Having originated, as I have shown, from the simplest observation of the action of air upon a surface of water, it is but natural that the same design should have independently originated in several localities. It is, nevertheless, worth mentioning here that the dome of one of the most beautiful of ancient Greek remains, the choragic monument of Lysicrates, or lantern of Demosthenes at Athens, is surrounded by a band or fascia, cut into the water design. It is evident that, seen against the sky, this graphically represented the curling waves of water “on summer seas,” and this was evidently the most primitive method of employing this form of symbolical decoration which is more familiar when executed in solid masonry stucco, as a frieze.

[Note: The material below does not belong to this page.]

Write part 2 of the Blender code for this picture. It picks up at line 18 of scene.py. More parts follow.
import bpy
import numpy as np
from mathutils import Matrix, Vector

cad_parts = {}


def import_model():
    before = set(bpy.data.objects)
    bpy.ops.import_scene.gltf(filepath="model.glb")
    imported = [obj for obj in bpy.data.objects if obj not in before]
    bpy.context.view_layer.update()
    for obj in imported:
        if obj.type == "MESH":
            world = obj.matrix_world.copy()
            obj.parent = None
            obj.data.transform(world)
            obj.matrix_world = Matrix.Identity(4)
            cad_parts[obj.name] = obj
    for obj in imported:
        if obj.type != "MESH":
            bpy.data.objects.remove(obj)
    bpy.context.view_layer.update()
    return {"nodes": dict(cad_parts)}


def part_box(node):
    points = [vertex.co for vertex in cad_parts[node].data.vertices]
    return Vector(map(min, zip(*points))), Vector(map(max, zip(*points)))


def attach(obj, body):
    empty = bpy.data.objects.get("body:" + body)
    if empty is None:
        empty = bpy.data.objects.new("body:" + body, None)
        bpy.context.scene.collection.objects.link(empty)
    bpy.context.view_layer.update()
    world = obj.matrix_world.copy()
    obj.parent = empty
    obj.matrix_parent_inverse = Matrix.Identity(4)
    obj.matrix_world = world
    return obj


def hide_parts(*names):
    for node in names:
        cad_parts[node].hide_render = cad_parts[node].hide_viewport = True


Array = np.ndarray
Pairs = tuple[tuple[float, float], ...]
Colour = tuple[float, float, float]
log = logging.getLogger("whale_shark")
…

The identical process of development may be observed in Mexican architecture. In the Vienna and other native Codices, countless temples are depicted as surmounted with fasciæ cut into rectangular designs in such a manner that the blank space left between each solid projection figures its inverted image in the air (fig. [35], a-d). In these open fasciæ an intention to symbolize the solid or Earth, and the fluid or Heaven, is discernible, whilst the step-like projections seem to express or convey the idea of ascent and descent, perhaps the ascent of human supplication and the descent of the much-prayed-for rain. From the other examples of temple decorations (fig. [35], f and h) it is evident that, in solid friezes, a light and a dark color were employed in the same designs, to convey the same idea.

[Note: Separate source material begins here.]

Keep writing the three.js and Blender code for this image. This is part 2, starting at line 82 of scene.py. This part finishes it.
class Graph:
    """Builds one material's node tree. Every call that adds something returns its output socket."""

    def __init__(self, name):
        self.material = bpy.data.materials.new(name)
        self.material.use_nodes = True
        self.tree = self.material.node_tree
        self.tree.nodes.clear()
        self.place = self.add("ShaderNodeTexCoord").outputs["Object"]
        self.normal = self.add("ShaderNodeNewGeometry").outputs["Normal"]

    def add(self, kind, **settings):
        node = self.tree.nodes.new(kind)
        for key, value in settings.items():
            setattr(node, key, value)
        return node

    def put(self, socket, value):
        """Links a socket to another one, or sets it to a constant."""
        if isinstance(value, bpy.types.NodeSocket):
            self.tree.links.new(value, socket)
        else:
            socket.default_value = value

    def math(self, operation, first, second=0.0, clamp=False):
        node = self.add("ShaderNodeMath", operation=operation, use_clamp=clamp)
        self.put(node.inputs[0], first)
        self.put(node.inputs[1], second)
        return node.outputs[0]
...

Evidence proving that the emblems on the roofs of the temples were replete with meaning is furnished by several representations of roofs, on which rows of upstretched hands or of human hearts are depicted. My horror at these seemingly ghastly emblems vanished as soon as I ascertained their actual meaning from a passage in Sahagun's Historia. Describing a certain sacred dance he records that “on the white garments of the girls who took part in it, hands and hearts were painted, signifying that they lifted their [pg 128] hearts and hands to heaven, praying for rain.” Not only does this explain the symbolism of the hands on the temples but also the native custom observed, by modern pilgrims in Mexico and Yucatan, of painting uplifted hands on the outer walls of sanctuaries as an act of piety and devotion.